I don’t know how your shooter is designed but if there’s anyway you can make the balls enter more consistently I think that will be much more helpful in improving your shooter if you have a good squish on the ball.

-Anna

The 8" solid wheels from 2010 (and 2011)? How would you fill those with foam? The best way to improve consistency is to have a system that works with a large margin of error. For example, our shooter puts sufficient backspin on the ball that it essentially drops straight down as soon as it hits something. This results rather lax requirements for the height at which the ball must reach the basket in order to score. Also, we have a shooter hood that has adjustable compression and angle. It is a bit late, but designing things like this into your mechanisms can save effort when you have to adjust things.

EDIT:

QFT

In testing we noticed that if the ball was too far forward in the feed mechanism it would contact the shooter wheels just a bit longer than if it were farther back. This was enough to slow the wheel and ball down resulting in a significant loss of range and height. To fix this we adjusted the funnel to get more consistent feed to the shooter wheels. The consistency of the feed to the shooter is related to the consistency of its output.

Team 3322 uses 2 2010 8" Rubber treaded FIRST wheels with 1.5" of compression. We tested compression up to 2.5", which did not work well at all. Our shooter is in the style of an “S,” so we have a larger period of contact between the ball and the shooter wheel. We also feed balls with a 4" foam wheel coupled to a window motor. The slow speed of the window motor gives time for the RPM of the shooter wheel to reapproach the assigned speed (with PID).

Mechanically, our feed wheel is attached to a spike. Within our code, the feed wheel will not run unless the speed of the shooter is at the set value.

We are using 2 8" FIRST wheels running on a common 1/2" steel keyed shaft. Our compression is about 2". We found that by spacing the wheels apart by about 2" will yield less compression, but more consistent shots. We later replaced the spacers with a 6 inch diameter flywheel to increase the inertial mass, which seemed to yield some additional consistency. The flywheel also had the added benefit of giving us a better mounting surface for the shooter wheels and made for a cleaner looking shooter.

Did you test anything before and after adding the flywheel, to determine how much improvement it provided?

I’m very interested in flywheels and how much benefit they provide. I started a thread on it:
Flywheels and Shooter Wheels

To answer the OP’s question, the only special thing we do is clean our shooter wheels with alcohol pads between matches.

We have a surprisingly precise shooting system, even at high power, and I think our secret is our conduit guides. Most teams I’ve seen have either two sets of rotating wheels, which is inherently inaccurate because of the difficulty of syncing two motors, or a flat hood to guide the ball on the top. Rather than one hood, we have two pieces of conduit that roughly follow the curve of the wheels spaced between 3 and 4 inches apart. We have two shooting wheels on the same axle, between 2 and 3 inches apart, and the combination of those keeps the ball exiting the shooter very consistently.

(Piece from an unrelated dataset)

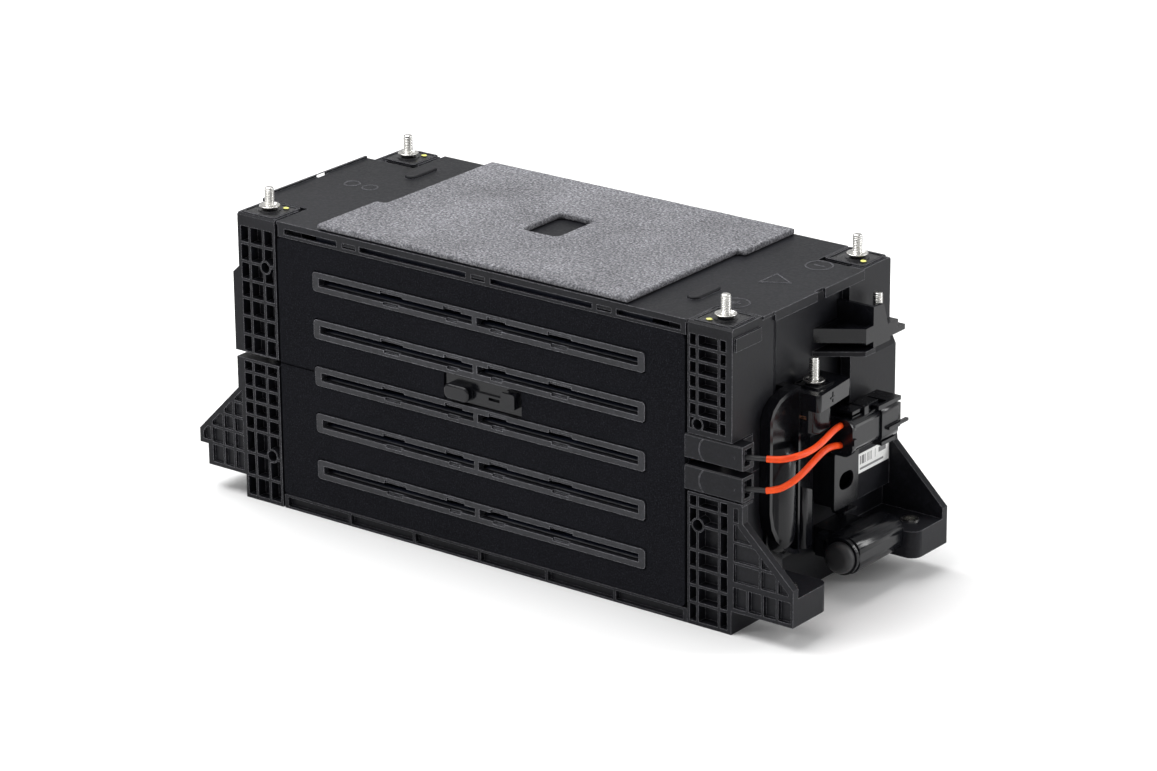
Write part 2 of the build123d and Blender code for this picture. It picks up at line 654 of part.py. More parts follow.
# ---- cover and foam pad ----
def top_cover():
    z0 = COVER_TOP - COVER_THICK
    edge_x = COLUMN_INNER - 0.4
    edge_y = PAD_Y - PAD_HALF - 0.4
    plate = block(-edge_x, edge_x, -HALF_Y, HALF_Y + 1.8, z0, COVER_TOP)
    plate = plate + block(-187.5, 181.4, -edge_y + 9.8, edge_y, z0, COVER_TOP)
    plate = plate + block(-185.0, 180.9, -edge_y, edge_y, z0, COVER_TOP)
    notches = [block(179.3, 190, 2.0, 10.0, z0 - 8, COVER_TOP + 1),
               block(-190, -184.6, 1.5, 10.5, z0 - 8, COVER_TOP + 1)]
    # hanging skirts
    front = block(-edge_x + 1.0, edge_x - 1.0, -HALF_Y, -HALF_Y + 1.9, 172.4, COVER_TOP)
    back = block(-edge_x + 1.0, edge_x - 1.0, HALF_Y - 1.9, HALF_Y, 172.4, COVER_TOP)
    right = block(180.1, 181.4, -39, edge_y, 175.8, COVER_TOP)
    left = block(-187.5, -186.0, -39, edge_y, 177.0, COVER_TOP + 1.2)
    cover = plate + [front, back, right, left] - notches

    windows = []
    for x0, x1 in ((-143.5, -103.5), (-86.0, -7.0), (11.0, 83.6), (100.6, 145.0)):
        for side in (-1, 1):
            y0, y1 = sorted((side * (HALF_Y + 1), side * (HALF_Y - 3)))
            windows.append(block(x0, x1, y0, y1, 174.4, 177.8))
    for x in (-94.0, 2.0, 92.0):
        for side in (-1, 1):
            y0, y1 = sorted((side * (HALF_Y + 1), side * (HALF_Y - 3)))
            windows.append(block(x - 5, x + 5, y0, y1, 174.6, 177.6))
    cover = cover - windows

    # snap pads inside the small windows
    pads = []
    for x in (-94.0, 2.0, 92.0):
        for side in (-1, 1):
            y0, y1 = sorted((side * (HALF_Y - 2.4), side * (HALF_Y - 0.9)))
            pads.append(block(x - 5.5, x + 5.5, y0, y1, 175.4, 178.4))
    # pill-shaped bumps, polarity rings and a triangle, all raised very slightly
    bumps = [pill(x, y, 26, 9, 1.6) for x, y in ((-139, 44), (131, -37))]
    marks = [ring_mark(155, -40, 8.2), ring_mark(156, 41, 8.2), ring_mark(-160, 4, 5.0),
             ring_mark(-146, 4, 5.0), triangle_mark(150, 6, 11)]
    marks.append(block(152, 158, -40.5, -39.5, COVER_TOP - 0.2, COVER_TOP + 0.3))
    marks.append(block(154.5, 155.5, -43, -37, COVER_TOP - 0.2, COVER_TOP + 0.3))
    marks.append(block(152.8, 159.2, 40.5, 41.5, COVER_TOP - 0.2, COVER_TOP + 0.3))
    return cover + pads + bumps + marks


def pill(x, y, length, width, height):
    """Long raised bump with round ends, running along Y."""
    shape = soft_slab(x - width / 2, x + width / 2, y - length / 2, y + length / 2,
                      COVER_TOP - 0.2, COVER_TOP + height, width / 2 - 0.1)
    return fillet(shape.faces().sort_by(Axis.Z)[-1].edges(), height * 0.7)


def ring_mark(x, y, radius):
    """Thin raised circle."""
    z0, z1 = COVER_TOP - 0.2, COVER_TOP + 0.3
    return post(x, y, z0, z1, radius) - post(x, y, z0 - 1, z1 + 1, radius - 0.6)


def triangle_mark(x, y, size):
    """Thin raised triangle."""
    def outline(s):
        return [(x - s * 0.5, y - s * 0.87), (x - s * 0.5, y + s * 0.87), (x + s, y)]
    z0, z1 = COVER_TOP - 0.2, COVER_TOP + 0.3
    return prism_xy(outline(size), z0, z1) - prism_xy(outline(size - 1.2), z0 - 1, z1 + 1)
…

Another thing we were careful about is avoiding any interference on the ball near the top of the shooter. The conduit is attached securely at the bottom so we don’t need any attachments at the top that might contact the ball inconsistently and so throw off its trajectory.

Other specs:
-$@#2" squish factor

  • 6" traction wheels, covered with duct tape because we were shredding balls
  • 5000 rpm and ~150 oz-in of torque on the shooter (the torque is on the low side of what we would like)
  • consistent feeding from a belt

A few tricks that I’ve picked up with the help of some friends:

  1. Turn the ‘Crowns’ off of the wheels. If you look at a fresh FIRST wheel, the tread isn’t flat but actually ‘U’ Shaped. I turned the crown down by putting the wheel in a lathe and taking a file to it.

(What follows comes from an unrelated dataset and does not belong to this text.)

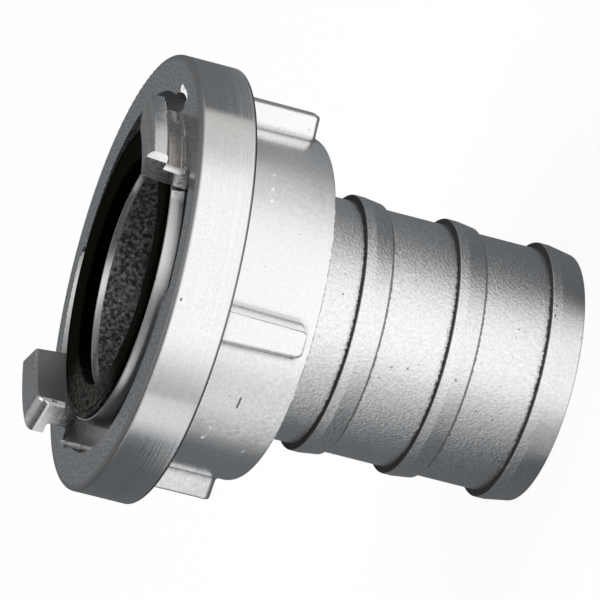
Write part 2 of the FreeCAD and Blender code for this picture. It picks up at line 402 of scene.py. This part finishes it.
def camera_directions():
    """The picture's right, down and forward directions, written in the coupling's frame."""
    turn_s, turn_c = math.sin(view_turn), math.cos(view_turn)
    slope_s, slope_c = math.sin(axis_slope), math.cos(axis_slope)
    tailwards = Vector((turn_c * slope_c, turn_c * slope_s, turn_s))
    upward = Vector((slope_s, -slope_c, 0))
    nearer = Vector((turn_s * slope_c, turn_s * slope_s, -turn_c))
    x_axis = math.cos(lug_swivel) * upward + math.sin(lug_swivel) * nearer
    y_axis = math.sin(lug_swivel) * upward - math.cos(lug_swivel) * nearer
    z_axis = -tailwards
    return [Vector((x_axis[i], y_axis[i], z_axis[i])) for i in range(3)]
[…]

  2. Make sure the balls are entering the shooter consistently. Some systems I’ve seen have allowed the ball to move around left to right before hitting the shooter wheels. In a perfect world, the ball enters on the same center as your shooter wheels 100% of the time.

As far as compression goes, it’s really dependent on your style of shooter.

Our team, in between competitions, simply fabircated our own custom 9" wheels out of 1" thick aluminum stock. All the weight is now on the edge, and they have a custom chamfer now. Those turned out really nice :slight_smile: We love them now.
However, before we did this, we were using the 8" rubber tread wheels from the KOP a few years ago. What we did to somewhat improve consistancy was chamfering them, albeit rather crudely. The quickest way to chamfer them would probably be just spin them up and hold a file to them. (And cover anything below them! ::safety:: )

We padded the side walls on either side of the ball from before it gets fed into the shooter all the way out. We originally had about 3/8 inch on either side.

Our original “hood” was a 1 1/2 inch wide piece of hardwood cut on a bandsaw to get the required curve. At Alamo, we discovered that the cut was not perpendicular to the wood, causing a tilt to one side when the ball was launched. We were able to straighten it out with several layers of duct tape on one side. Our new hood is adjustable for tilt, compression and curvature.

We may have had some inconsistency when the wheels were not rigidly attached to the shaft. We are using two of the 8 inch gray wheels on AndyMark hubs and a 1/2 inch smooth (no keyway) shaft. We drilled and tapped the hubs for two set screws each. We also drilled into the shaft, through the set screw holes, so that the sets screws have more “bite”. Sometimes the set screws loosen and the wheels will wobble on the shaft even though they do not spin.

Using an encoder to enforce a constant speed on the wheel will help, if you are not already doing so. Also, allow time for the wheel to come back up to speed. I have seen several instances where one of the top teams fires off several shots in rapid succession and the later ones all fall short, by more and more.

Probably the most important thing is to make sure your test method is consistent. We were able to see variations in the trajectory of the ball as it left the shooter by holding up a yardstick and comparing the trajectories of a series of shots.